At the Kisan Sabha rally in Dindori, Nashik district, farmers said that their livelihoods are being destroyed by the new economic policies. Trade liberalisation, cuts in fertilizer subsidies, reduced infrastructure investment and privatisation of the power sector have adversely affected the profitability of agriculture. While costs of inputs like fertilizer and electricity have risen steeply due to cuts in subsidies and privatisation, the prices at which farmers sell their produce have declined due to the glut of imported products in the market.

"Prices have fallen substantially. I used to sell a tonne of sugarcane for Rs. 1,000 last year, but this year, the price is only Rs. 500. The price of garlic has decreased by around 70 per cent. We are not able to recover the costs. Debts keep accumulating every year," said Pandit Gangorde, a small farmer from Shendvad village in Nashik.

"Foreign countries give their farmers many benefits. They get huge subsidies. But our Government has lifted even the most basic protection for farmers. Imported products are being allowed to enter India at cheap prices. We cannot compete, and will be totally destroyed," said Ambalal Sonvane. He added that small farmers have suffered heavy losses due to the Government's liberalisation policies. "We are being hit from all sides. Our costs have risen because the Government has reduced fertilizer and power subsidies. At the same time, output prices are falling due to imports."

Agriculture has borne the brunt of liberalisation on many fronts. Cuts in Government spending have resulted in reduced public investment in agriculture as well as smaller subsidies. Dismantling of procurement agencies, greater imports and falling world commodity prices have also reduced profitability. The Central Government's Report of the Commission for Agricultural Cost and Prices for Crops Growth for the 1995-96 and 1996-97 season warns that wholesale price indices have not risen commensurate to the considerable increases in the prices of important farm inputs.

Moreover, imports have also reduced market prices. "If milk from Denmark (where farming is highly subsidised) enters our market at Rs. 7 per litre, when the current price is Rs. 13 per litre, do we stand a chance?" asked Chintaman Gavit, Kisan Sabha Nashik district president in Maharashtra. "At first, the consumer may benefit. But once our domestic production has been totally wiped out, they will be at the mercy of foreign producers."
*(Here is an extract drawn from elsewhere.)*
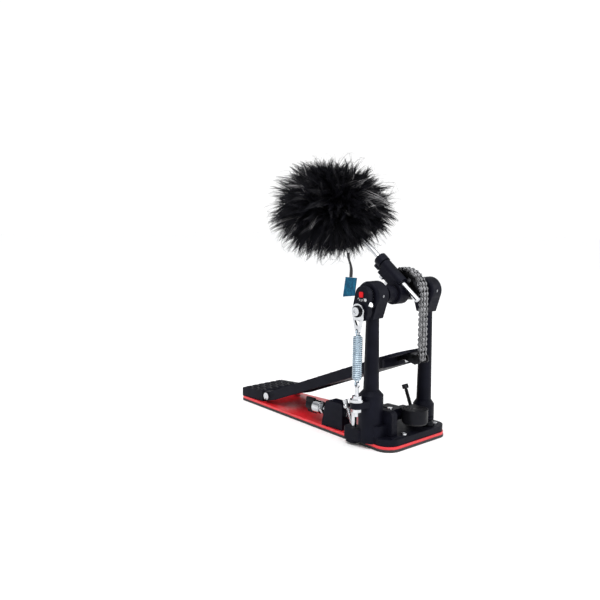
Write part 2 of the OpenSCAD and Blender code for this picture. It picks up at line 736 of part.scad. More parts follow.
module clamp_jaw() {
    ring_step = 3.6;
    color(black) translate([jaw_x, jaw_y, 0]) rotate_extrude()
        polygon(concat(rounded([[0, jaw_bottom], [jaw_r, jaw_bottom], [jaw_r, jaw_top]],
                               [0, 0, 0]),
            [for (i = [0:3]) for (p = [[0.9, 0], [1.2, -0.9], [2.1, -0.9], [2.4, 0]])
                [jaw_r - i * ring_step - p[0], jaw_top + p[1]]],
            [[0, jaw_top]]));
}
module jaw_pad() {
    color([0.05, 0.05, 0.05]) translate([jaw_x, jaw_y, jaw_bottom - 1.8])
        cylinder(h = 1.8, r = jaw_r - 1.5);
}
module clamp_block() {
    color(black) difference() {
        along_x(wing_x - 8.5, wing_x + 8)
            polygon(rounded([[-88, sole_z], [-50, sole_z], [-50, 42], [-80, 42]], [0, 0, 4, 5]));
        translate([wing_x, 0, wing_z]) y_cyl(-100, -40, 4 + run_fit);
    }
}
module clamp_screw() {
    color(chrome) translate([wing_x, 0, wing_z]) {
        y_cyl(-107, -46, 4);
        y_cyl(-107, -95, 8.4);
        y_cyl(-95, -92, 7);
        translate([0, -88.5, 0]) rotate([90, 0, 0]) cylinder(h = 3.5, r = 8.4, $fn = 6);
    }
}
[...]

Surprisingly, the Government can do something to prevent the dumping of agricultural imports, but has chosen not to. Says S. R. Pillai, national president of the Kisan Sabha, "Even the WTO rules allow the government to impose tariffs of up to 300 per cent. But despite this crisis, the government has only imposed tariffs ranging from 15 to 40 per cent. In addition, it can impose anti-dumping tariffs. But it chooses not to exercise these powers."
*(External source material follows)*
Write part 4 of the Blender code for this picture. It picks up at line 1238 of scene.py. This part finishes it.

India actually taxes its farmers rather than subsidising them, according to an article written by Binu Thomas of ActionAid India. "Each farmer in the developed countries gets on average, a subsidy of $29,000 a year. The U.S. domestic support for its farmers was $25.5 billion in 1996, while for the European Union it was $85 billion. In both the U.S. and the EU, farmers constitute less than three per cent of the population. In contrast, India's domestic support to its farmers worked out to a negative $23.7 billion in 1995-96 even after providing for fertilizer, electricity, irrigation and seed subsidies."
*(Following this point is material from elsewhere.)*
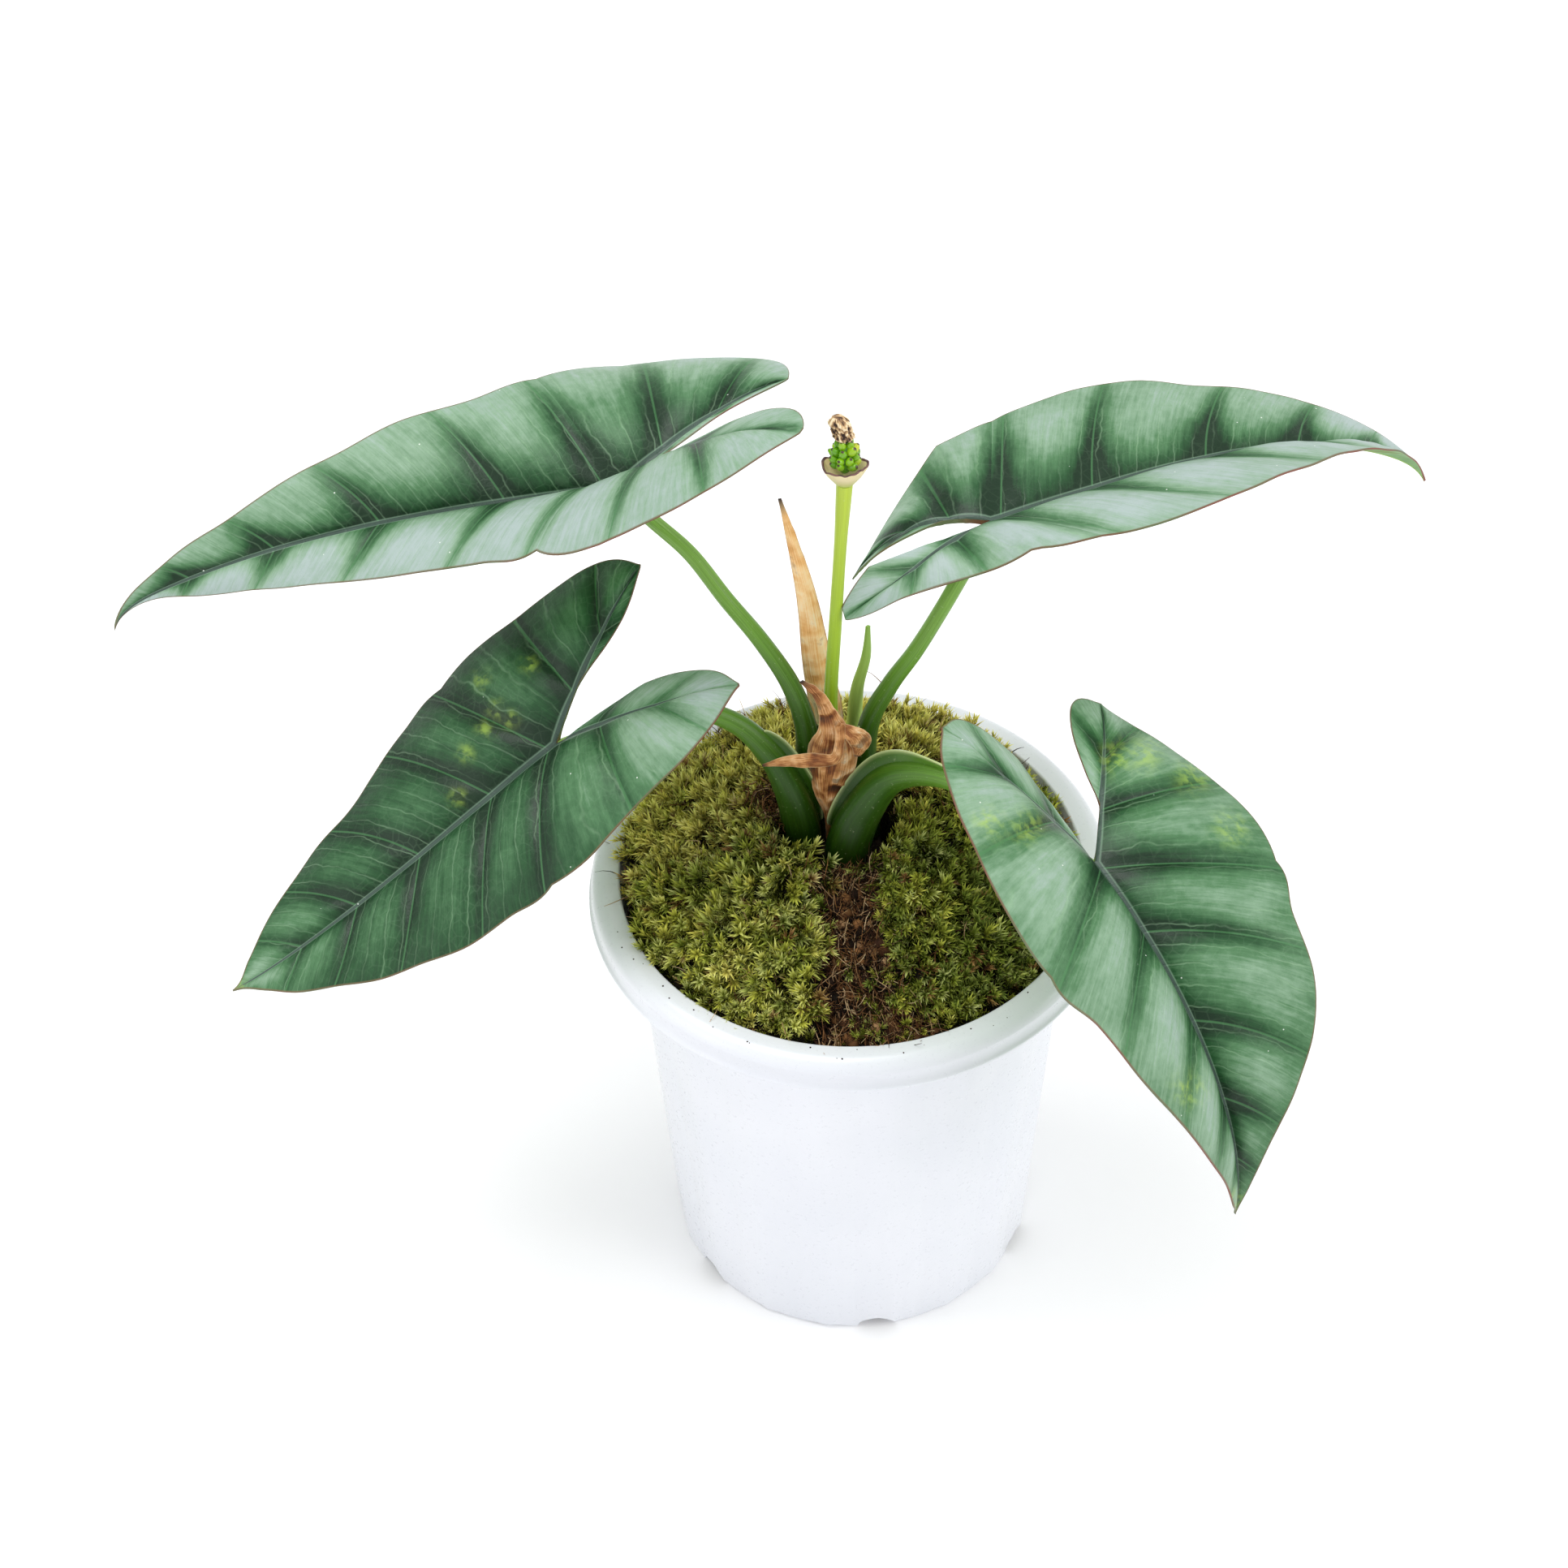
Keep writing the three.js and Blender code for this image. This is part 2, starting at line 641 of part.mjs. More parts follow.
function berriesGeometry() {
  const core = lathe([[0, 2.9], [1.2, 2.9], [2.2, 4.4], [2.2, 8], [1.5, 10.4], [0, 11.2]], 10);
  const berries = BERRIES.rings.flatMap(([radius, height, count], ring) =>
    Array.from({ length: count }, (_, i) => {
      const turn = ((i + 0.5 * (ring % 2)) / count) * 2 * Math.PI;
      const berry = new THREE.SphereGeometry(BERRIES.radius, 5, 4);
      berry.rotateX(Math.PI / 2).scale(1, 1, BERRIES.length / BERRIES.radius);
      berry.rotateY(rad(34 + 12 * draw(ring * 20 + i)));
      berry.translate(radius, 0, height + 0.5 * draw(ring * 31 + i));
      return solid(berry.rotateZ(turn));
    }),
  );
  return onStalk(geometryFromSolid(wasm.Manifold.union([solid(core), ...berries])));
}

function spadixGeometry() {
  const { foot, height, radius, lean } = SPADIX;
  const rings = Array.from({ length: 8 }, (_, k) => {
    const share = k / 7;
    const wide = radius * [0.55, 0.95, 0.82, 1, 0.86, 0.9, 0.62, 0.25][k];
    return Array.from({ length: 12 }, (_, i) => {
      const turn = (i / 12) * 2 * Math.PI;
      const crinkle = wide * (1 + 0.12 * (draw(k * 12 + i) - 0.5) * 2);
      return new THREE.Vector3(
        crinkle * Math.cos(turn) + lean * share,
        crinkle * Math.sin(turn) + 0.8 * share,
        foot + height * share,
      );
    });
  });
  return onStalk(loft(rings));
}

// Pot, soil, crown and moss

// Outer radius of the pot's plain body at a height.
function potOutside(z) {
  return POT.baseRadius + ((POT.shoulderRadius - POT.baseRadius) * z) / POT.shoulderHeight;
}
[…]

Moreover, trade liberalisation has resulted in bizarre situations where India is exporting wheat at a price cheaper than what most Indians are paying. Wheat from Food Corporation of India godowns can now be exported at the same price at which it is sold to people classified as living "below the poverty line", says economist Madhura Swaminathan. "Millions of undernourished and vulnerable people, who are still classified as being 'above the poverty line' have been told to pay a higher price for wheat than the price at which the Government is willing to sell the same wheat to foreign countries," Dr. Swaminathan points out.

Concern about the Indian farmer's survival has sparked quite a few protests of late. In December 1999, farmers from Punjab held a massive rally outside Parliament to protest against the reduction of procurement prices offered to farmers by the Food Corporation of India. The Telugu Desam Party recently stalled proceedings in Parliament, objecting to the Central Government's failure to ensure that paddy farmers were getting the minimum support price for their produce. In a recent interview, TDP leader Chandrababu Naidu said farmers need adequate protection from the adverse effects of free trade and the World Trade Organisation.

The Kisan Sabha rallies were held on December 12 to coincide with the 70th death anniversary of Babu Genu, a freedom fighter who was mowed down by a truck carrying British cotton. He died fighting against the colonial government's free trade policy, which gave British textile imports an unfair advantage over the Indian textile industry, and affected the livelihoods of thousands of workers and handloom weavers. In memory of Babu Genu's fight against imperialism, the Maharashtra Kisan Sabha held State-wide protests to highlight the adverse effects of trade and power sector liberalisation.

The themes underlying farmer's struggles today ring familiar to those fought by freedom fighters like Babu Genu. From colonialism to globalisation. We have come a long way. Or is it a full circle?